The second doctor sounds ideal, but there’s one hitch: he’s a fantasy. Few if any patients receive the kind of unhurried, sympathetic attention that our fictitious Patient B encountered—and things aren’t going to change anytime soon. There is certainly a strong reason to consider the medical profession a caring one, but even at the best of times doctor visits involve waiting, being resigned to only ten to fifteen minutes with the doctor, and getting treatment based on a snapshot of the situation.
There is an alternative. You can accept the role of the healing self. Consider the qualities of an ideal doctor, which would include the following:
An open mind
Vigilance over changes in the patient’s condition
Detailed knowledge of the patient’s history
Thorough medical knowledge and expertise
Only the last item on the list is exclusive to the medical profession. Everything else is something you can provide yourself, either through self-care or in conjunction with a good doctor. Certain things like constant monitoring are available only to you (or by being admitted to the hospital). Most of what’s on the list are things you are probably doing already, even though you aren’t aware of acting as a healer. Maximizing them will be very important, because awareness needs to be an everyday habit, even a skill.
By the same token, the bad qualities we’d hate to see in a doctor are often present in how we treat ourselves from day to day. Millions of people approach their health with one or more of the following:
Denial that pain and other symptoms need attention
Worry and anxiety
Lack of information
Undertaking needless or ineffective treatments
Clearly these are things that everyone wants to avoid, but we fall into self-defeating responses all the time. We worry needlessly or pretend that nothing hurts. We guess at what’s wrong and then reach impulsively for something we hope will work—usually this means grabbing a bottle from the medicine cabinet or kitchen cupboard. Most of the time the impulse is temporary, so we go back to waiting and worrying.

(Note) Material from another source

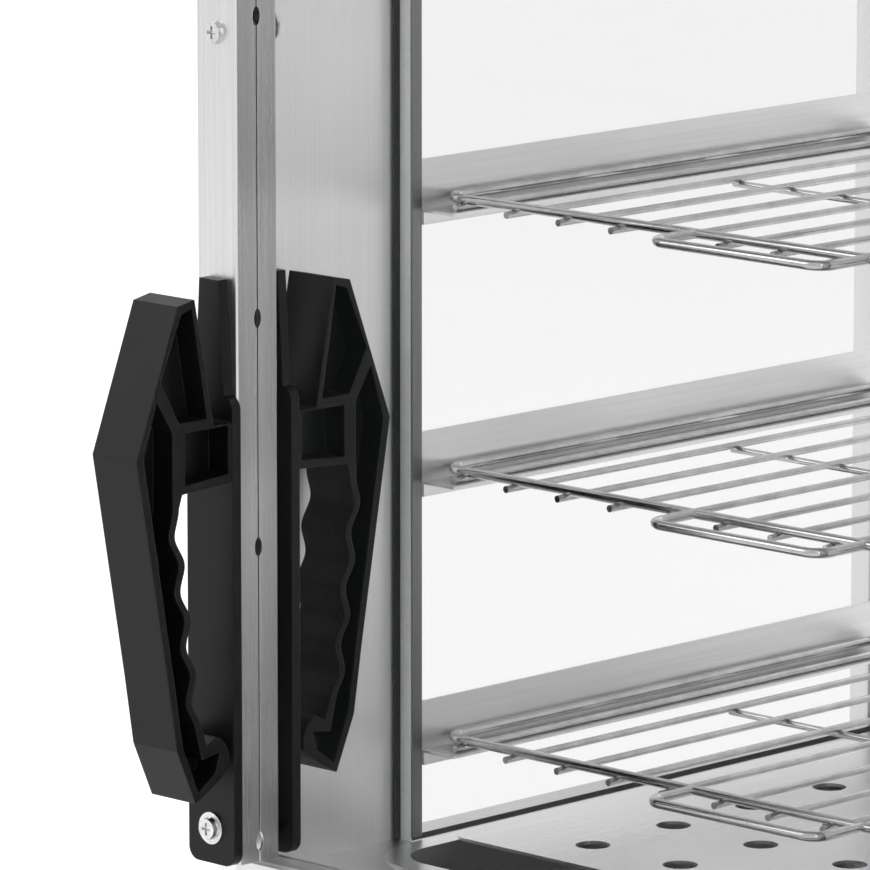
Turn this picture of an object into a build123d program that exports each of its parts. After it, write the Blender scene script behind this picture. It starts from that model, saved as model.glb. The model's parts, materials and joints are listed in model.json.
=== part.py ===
# Countertop display steam cabinet: a glass chamber with four sliding wire racks,
# a hinged glass door with a moulded handle on each face, a water base and a roof.
# Millimetres. X is to the right and +Y to the rear. Z = 0 is the counter.
import os
from math import cos, pi, sin

from build123d import *

os.makedirs("parts", exist_ok=True)

# Overall
cabinet_w = 460.0
cabinet_d = 460.0
foot_h = 20.0
base_h = 150.0
chamber_h = 545.0
roof_h = 48.0
sheet_t = 1.5
fit_gap = 0.3

# Chamber walls
post_t = 14.0
front_post_d = 112.0
rear_post_d = 30.0
pane_t = 8.0
pane_lap = 9.0
bead_w = 4.0
rear_pane_t = 6.0
rear_pane_inset = 8.0
rail_h = 15.0
rail_d = 14.0

# Shelf supports and racks
rack_count = 4
rack_pitch = 125.0
lowest_rack_z = 217.0
upright_w = 6.0
support_t = 1.2
flange_up = 18.0
flange_down = 12.0
ledge_w = 20.0
slot_l = 24.0
slot_w = 8.0
slot_count = 4
rack_d = 300.0
rack_setback = 12.0
rack_side_gap = 1.4
frame_wire_d = 4.5
grid_wire_d = 3.2
grid_wire_margin = 11.15
grid_wire_count = 13
wire_stub = 3.5
pull_l = 100.0
pull_out = 30.0
pull_corner_r = 8.0
weld_sink = 0.5

# Door
door_gap = 2.0
door_glass_t = 6.0
door_margin = 2.0
door_lap = 5.0
stile_w = 25.0
stile_t = 25.0
stile_sheet = 1.2
stile_bend_r = 1.6
stile_inset = 11.0
stile_l = 511.0
seam_gap = 0.8
seam_hole_w = 4.4
seam_hole_h = 8.4
seam_hole_end = 9.0
seam_hole_step = 133.0
seam_hole_gap = 102.0
screw_end = 16.0
screw_mid = 370.0
hinge_edge = 6.0
hinge_stand_off = 8.0
hinge_rail_w = 15.0
hinge_rail_t = 16.0
hinge_rail_r = 3.0
pin_d = 6.0
pin_l = 12.0
pin_clear = 0.06
hinge_gap = 0.5
hinge_plate_t = 3.0
hinge_plate_w = 22.0
hinge_flange_h = 26.0
hinge_screw_pitch = 12.0
catch_w = 5.0
catch_l = 40.0
catch_t = 0.9
catch_z = 650.0

# Moulded handle, measured out from its plate (u) and up from the plate's foot (v)
handle_w = 28.0
plate_t = 5.0
plate_l = 211.0
fin_l = 262.0
fin_foot_w = 20.0
fin_top_w = 12.0
plate_corner_r = 6.0
rim_t = 3.6
web_t = 3.0
elbow = (62.0, 190.0)
grip_waist = (44.0, 89.0)
grip_heel = (39.0, 58.0)
grip_toe = (28.0, 33.0)
crown_out = (37.0, 255.0)
crown_in = (27.0, 257.0)
arm_foot_u = 16.0
bar_low = 172.0
bar_high = 200.0
groove_count = 4
groove_depth = 4.2
wave_steps = 16
groove_top = (37.0, 166.0)
groove_end = (24.0, 66.0)
lip_tip_u = 8.0
lip_top_v = 60.0
handle_screw_d = 5.0
glass_hole_d = 8.0
seal_lip = 1.0
washer_d = 14.5
washer_t = 1.0
screw_head_d = 10.5
screw_head_h = 2.6
cross_l = 5.6
cross_w = 1.3
cross_depth = 1.6

# Base, tank and controls
deck_opening_w = 384.0
deck_opening_d = 320.0
tank_depth = 62.0
tank_flange = 10.0
tank_corner_r = 24.0
steam_plate_t = 1.5
fill_gap = 45.0
steam_hole_d = 16.0
steam_hole_pitch = 54.0
steam_hole_nx = 6
steam_hole_ny = 5
element_d = 8.5
element_span = 200.0
element_leg_pitch = 60.0
element_lift = 14.0
foot_d = 36.0
foot_inset = 45.0
control_z = 92.0
knob_x = 70.0
knob_d = 44.0
knob_h = 20.0
knob_gap = 0.6
flute_count = 11
flute_r = 4.5
flute_turn = 16.0
thermostat_w = 34.0
thermostat_d = 28.0
dial_d = 62.0
dial_t = 1.2
shaft_d = 6.0
shaft_l = 16.0
tick_count = 12
rocker_w = 14.0
rocker_h = 24.0
rocker_bezel = 3.0
rocker_tilt = 10.0
rocker_depth = 5.0
rocker_crown = 5.5
rocker_pin_d = 4.0
bezel_t = 1.5
bezel_depth = 20.0
power_x = -60.0
lamp_switch_x = -110.0
pilot_d = 9.0
pilot_x = 0.0
pilot_pitch = 26.0
drain_d = 20.0
drain_inset = 42.0
drain_z = 62.0
drain_reach = 44.0
drain_bore_d = 16.0
drain_wall_in = 26.0
valve_d = 30.0
valve_l = 26.0
stem_d = 8.0
lever_l = 46.0
lever_w = 10.0
lever_t = 3.0
lever_lift = 4.0
gland_x = -150.0
gland_d = 22.0
gland_reach = 24.0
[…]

You are in a position, starting now, to adopt the role of self-healer. By going deeper into the power of awareness, you can activate the hidden potential of the healing system that you already depend upon every day. We hope this all sounds exciting, because some major life changes lie ahead. But first we need to make very clear what this book is not about.
A Realistic Baseline
We won’t show you how to overcome a chronic illness like arthritis, type 1 diabetes, or congestive heart failure.
We don’t have cures for incurable diseases like Alzheimer’s.

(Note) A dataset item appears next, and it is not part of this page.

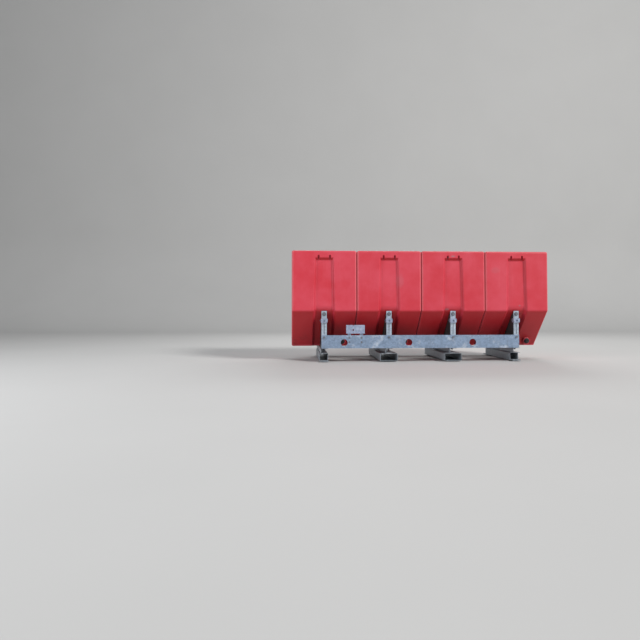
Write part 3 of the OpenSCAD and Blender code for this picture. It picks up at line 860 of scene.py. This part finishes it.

We aren’t promising a cure for cancer.
Nothing we advise lies outside proven medical practice—we aren’t talking about faith healing, placebos, or magical thinking.
Once you have developed symptoms or a full-blown disorder, you must seek qualified medical care.
Where Are You Now?
Some will be disappointed that this book isn’t about curing a full-blown illness on your own. But the advantages of the healing self are immense, because you learn how to consciously remain in a state of well-being that increases for your entire life. As big as this concept is, healing comes down to personal experience today, tomorrow, and the day after. To that end, we are asking you to pause and take two quizzes. The first quiz will assess where you are now—in other words, your starting point for your healing journey. The second quiz will assess how great your potential is—how far healing can take you.

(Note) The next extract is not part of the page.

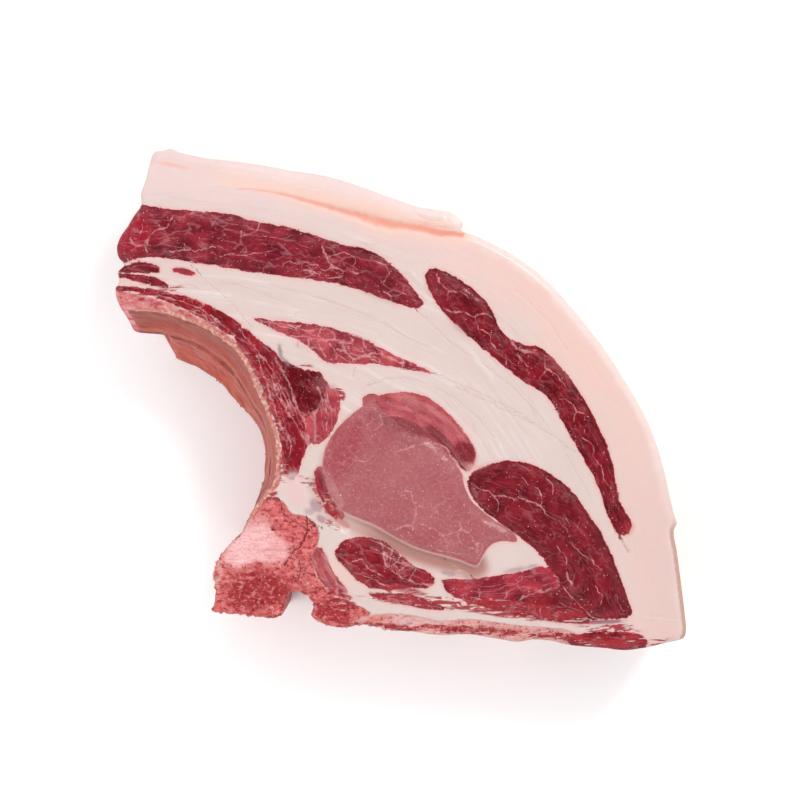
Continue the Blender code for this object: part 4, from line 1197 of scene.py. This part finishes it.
    # the shade under the loin's edge, and its pale rim
    under = shade * s.most(is_dark, is_loin).rise(0.5, 0)
    under *= x.rise(-24, -4, 0.55, 1)
    s.lay(under * 0.85, s.mix(under, seen(0.68, 0.39, 0.32), seen(0.48, 0.2, 0.165)))
    rim = loin.rise(0.9, 0.1) * is_loin * (x + y * 0.6).rise(2, -22)
    rim *= y.rise(-18, -34, 0.15, 1) * s.noise(place, 5, 3).rise(0.38, 0.6, 0.2, 1)
    s.lay(rim * 0.6, (0.84, 0.4, 0.36))

    # cuts and cracks: painted shade in their grooves, darkest beside the meat; in the skin flap they
    # show coral raw meat
    way = s.attribute("creases")
    crease = (s.length(way) + fray * 0.8).rise(1.5, 0.7)
    crease *= s.split(way)[2].rise(0.75, 1.05, 1, 0)
    crease *= s.noise(place, 1.6, 2).rise(0.36, 0.52, 0.3, 1)
    near_lean = s.most(lean_a, lean_b, lean_c, loin, bone).rise(-2.2, -1.2)
    in_fat = s.mix(y.rise(60, 64), seen(0.7, 0.45, 0.4), seen(0.94, 0.5, 0.4))
    cut = s.mix(near_lean, in_fat, seen(0.21, 0.018, 0.024))
    s.lay(crease * (0.6 + near_lean * 0.3), cut)

    # the fine relief
    wet = s.noise(place, 0.8, 2, 0.6)
    meat_share = s.most(is_dark, is_loin)
    relief = (fibres * 0.45 + wet * 0.55) * meat_share
    relief += (sponge + grit) * is_bone * 2.6
    relief += streaks * (1 - meat_share) * 1.5
    relief += strips * shreds * 1.2
    relief += vein * 0.25
    return s.finish(0.46 - meat_share * 0.18 + is_bone * 0.1, s.bump(relief, 0.22))


def skin_material():
    """The skin: pores, wrinkles and patches, and a paler fresh edge by the cut face."""
    s = Shader("skin")
    place = s.place()
    around, depth, _ = s.split(s.attribute("side"))
    wrap = s.join(around, depth, 0)
    tone = s.noise(place, 12, 4)
    s.colour = s.mix(tone, seen(0.74, 0.47, 0.38), seen(0.93, 0.7, 0.61))
    patches = s.noise(s.bent(wrap, 8, 4), 16, 4, 0.6).rise(0.5, 0.66)
    s.lay(patches * 0.5, (0.64, 0.36, 0.28))
    pores = s.cells(wrap, 2.2, "F1")
    wrinkles = s.noise(s.bent(wrap, 6, 2), 2.4, 4, 0.65)
    s.lay(wrinkles.rise(0.48, 0.36, 0, 0.5), (0.52, 0.27, 0.21))
    s.lay(pores.rise(0.22, 0.1, 0, 0.35), (0.5, 0.25, 0.19))
    fresh = (depth + s.noise(wrap, 6, 3) * 3).rise(3.4, 1.8)
    s.lay(fresh * 0.85, (0.95, 0.74, 0.66))
    return s.finish(0.5, s.bump(wrinkles + pores.rise(0, 0.25) * 0.5, 0.5), 0.1)


def chest_material():
    """The chest wall: bands and ripples of muscle, the step between the ribs with a painted shadow
    under its ledge and a painted lit band above it, painted shade near the cut face, and a torn
    membrane.
    """
    s = Shader("chest_wall")
    place = s.place()
    around, depth, _ = s.split(s.attribute("side"))
    wrap = s.join(around * 0.14, depth, 0)
    bands = s.noise(s.bent(wrap, 5, 2), 3.4, 3)
    slanted = s.join((around + depth * 0.7) * 0.5, depth * 0.8, 0)
    ripples = s.noise(s.bent(slanted, 5, 2.4), 3.6, 3)
    deep = (depth + s.noise(place, 14, 2) * 10).rise(8, 44)
    s.colour = s.mix(deep, seen(0.4, 0.068, 0.047), seen(0.58, 0.096, 0.062))
    lower = depth.rise(19, 25, 0.35, 1)
    s.lay(bands.rise(0.5, 0.7, 0, 0.5) * lower, (0.46, 0.14, 0.105))
    s.lay(bands.rise(0.46, 0.32, 0, 0.5) * lower, (0.31, 0.036, 0.026))
    s.lay(ripples.rise(0.53, 0.64, 0, 0.65) * lower, (0.34, 0.032, 0.024))
    s.lay(ripples.rise(0.48, 0.36, 0, 0.6) * lower, (0.64, 0.19, 0.135))
    bend = s.noise(s.join(around, 0, 0), 9, 2) * 5.0
    ledge = abs(depth + bend - 26.2)
    # painted shadow under the ledge between the ribs; the lit band below is painted light
    shadow_under_ledge = ledge.rise(2.7, 0.6) * s.noise(s.join(around, 3, 0), 5, 2).rise(0.34, 0.6, 0.35, 1)
    s.lay(shadow_under_ledge * 0.9, (0.25, 0.016, 0.015))
    lit = abs(depth + bend - 22.6).rise(2.4, 0.4)
    s.lay(lit * 0.45, (0.66, 0.2, 0.14))
    membrane = (depth + s.noise(s.join(around, 0, 0), 2, 3) * 3.6).rise(3.6, 1.8)
    torn = s.noise(s.join(around, depth, 0), 1.6, 3).rise(0.4, 0.6, 0.35, 0.9)
    s.lay(membrane * torn, (0.93, 0.6, 0.49))
    shaded = depth.rise(1.5, 4) * depth.rise(16, 7)
    s.lay(shaded * 0.5, (0.31, 0.062, 0.044))
    return s.finish(0.42, s.bump(bands - ripples * 1.2 + lit * 0.6 - shadow_under_ledge * 0.6, 0.9))


def floor_material():
    s = Shader("floor")
    place = s.place()
    colour = s.mix(s.noise(place, 40, 3), (0.93, 0.93, 0.93), (0.95, 0.95, 0.95))
    s.set(s.surface.inputs["Base Color"], colour)
    s.surface.inputs["Roughness"].default_value = 0.9
    return s.material


def build_floor():
    mesh = bpy.data.meshes.new("floor")
    corners = [(x * FLOOR_REACH, y * FLOOR_REACH, 0) for x, y in ((-1, -1), (1, -1), (1, 1), (-1, 1))]
    mesh.from_pydata(corners, [], [(0, 1, 2, 3)])
    mesh.materials.append(floor_material())
    floor = bpy.data.objects.new("floor", mesh)
    floor.location.z = -FLOOR_GAP
    bpy.context.scene.collection.objects.link(floor)


def add_light(name, place, size, power):
    data = bpy.data.lights.new(name, "AREA")
    data.size, data.energy = size, power
    light = bpy.data.objects.new(name, data)
    light.location = place
    light.rotation_euler = (-Vector(place)).to_track_quat("-Z", "Y").to_euler()
    bpy.context.scene.collection.objects.link(light)


def build_studio():
    """The world, the lights and the camera, straight above the cut face."""
    scene = bpy.context.scene
    scene.view_settings.view_transform = "Standard"
    world = bpy.data.worlds.new("studio")
    world.use_nodes = True
    nodes, links = world.node_tree.nodes, world.node_tree.links
    background = nodes["Background"]
    background.inputs["Color"].default_value = (1, 1, 1, 1)
    # a bright tent with a dim opening right overhead
    direction = nodes.new("ShaderNodeTexCoord")
    parts = nodes.new("ShaderNodeSeparateXYZ")
    opening = nodes.new("ShaderNodeMapRange")
    for socket, value in zip(opening.inputs[1:5], TENT, strict=True):
        socket.default_value = value
    links.new(direction.outputs["Generated"], parts.inputs[0])
    links.new(parts.outputs[2], opening.inputs[0])
    links.new(opening.outputs[0], background.inputs["Strength"])
    scene.world = world
    for light in LIGHTS:
        add_light(*light)
    data = bpy.data.cameras.new("camera")
    data.sensor_width = SENSOR
    data.lens = SENSOR * CAMERA_DISTANCE / PICTURE_WIDTH
    camera = bpy.data.objects.new("camera", data)
    camera.location = (*TO_MODEL / 1000, THICKNESS / 1000 + CAMERA_DISTANCE)
    scene.collection.objects.link(camera)
    scene.camera = camera


steak = build_mesh()
for material in (cut_face_material(), skin_material(), chest_material()):
    steak.data.materials.append(material)
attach(steak, "root")
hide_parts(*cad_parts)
build_floor()
build_studio()
print("triangles", len(steak.data.polygons))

Quiz #1: Where Are You Today?
For each question, consider your experience in the past month. Mark each item according to how often an experience has occurred, as follows:
1 = Not at all or once at most
2 = Sometimes
3 = Fairly often
4 = Often
___ I was depressed.
___ I felt worried and anxious.
___ I had to go to the doctor’s office.
___ I was in pain but didn’t go to the doctor’s office.
___ A chronic health problem was present.
___ I ate the wrong foods, fast food, or junk food.